Bien, mais jusqu’ici il n’était question que de l’illusion de fusion entre l’informatique et les télécoms. Avec les TIC il est question d’encore diluer tout cela avec l’information et la communication. Comme le note très finement Michel Volle, l’ordinateur ne traite jamais que des données, qui ne donnent lieu à de l’information que lorsqu’un être humain interagit avec la machine et qu’intervient la sémantique. S’il n’est pas faux de dire que l’informatique a à voir avec l’information, la plupart du temps il y est plutôt question de données. Mais avec les TIC on mélange allègrement tout cela avec l’information au sens le plus large du terme, malgré qu’en aient des universitaires qui ont préfixé le sigle d’un S scientifique pour donner STIC, avec une définition plus élitiste.

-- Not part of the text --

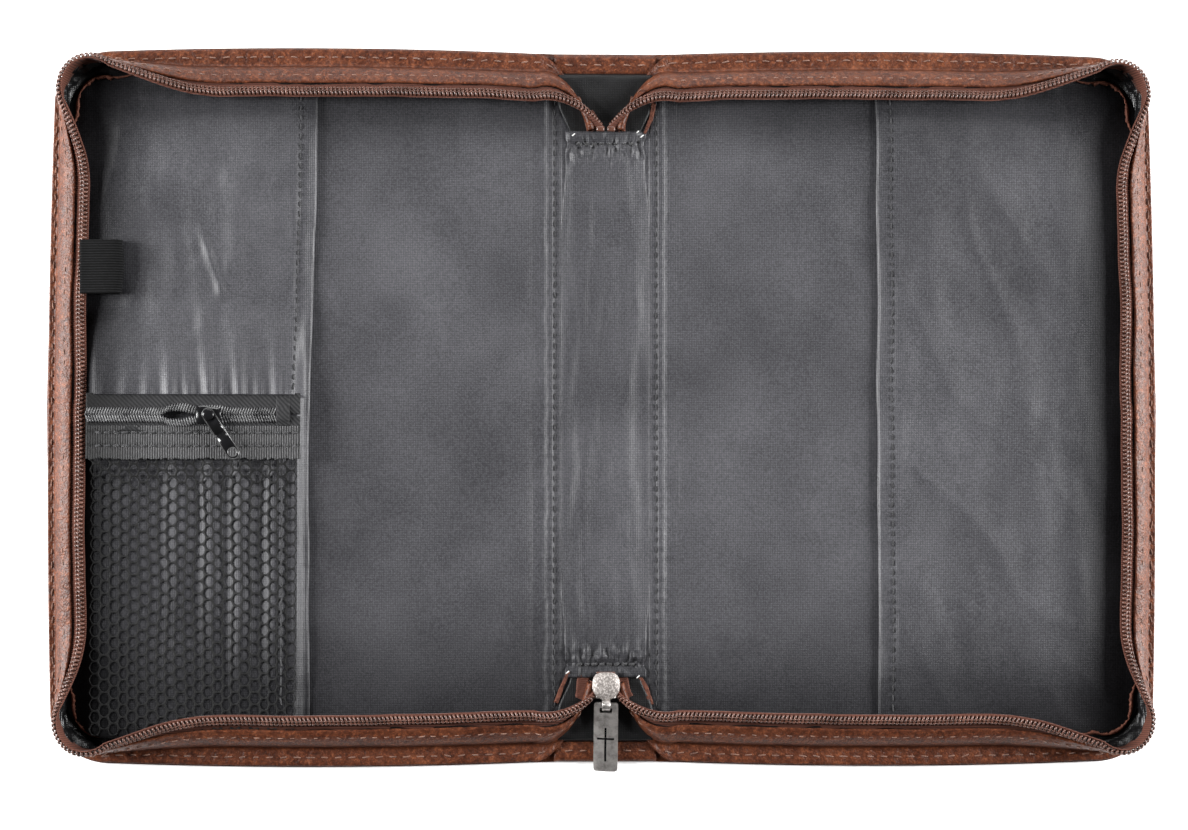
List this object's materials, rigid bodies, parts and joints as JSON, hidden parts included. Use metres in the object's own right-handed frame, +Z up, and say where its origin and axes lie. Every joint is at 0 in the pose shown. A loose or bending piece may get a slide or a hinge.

Ce télecopage conceptuel entre informatique, électronique, télécoms, documentation et communication d’entreprise n’a pas que des inconvénients : la réalisation de cette fusion intellectuellement problématique dans les cursus de tel grand établissement d’enseignement supérieur où il m’arrive de donner des cours a entraîné une modification très favorable du sex-ratio de la population étudiante, et si cette amélioration quantitative devait être pondérée par une appréciation qualitative des tenues vestimentaires (restons dans les limites de la décence), ce serait encore mieux. Après tout, ne faut-il pas en prendre son parti, même si c’est une aporie ? Il n’y a pas que la rigueur intellectuelle dans la vie, parbleu.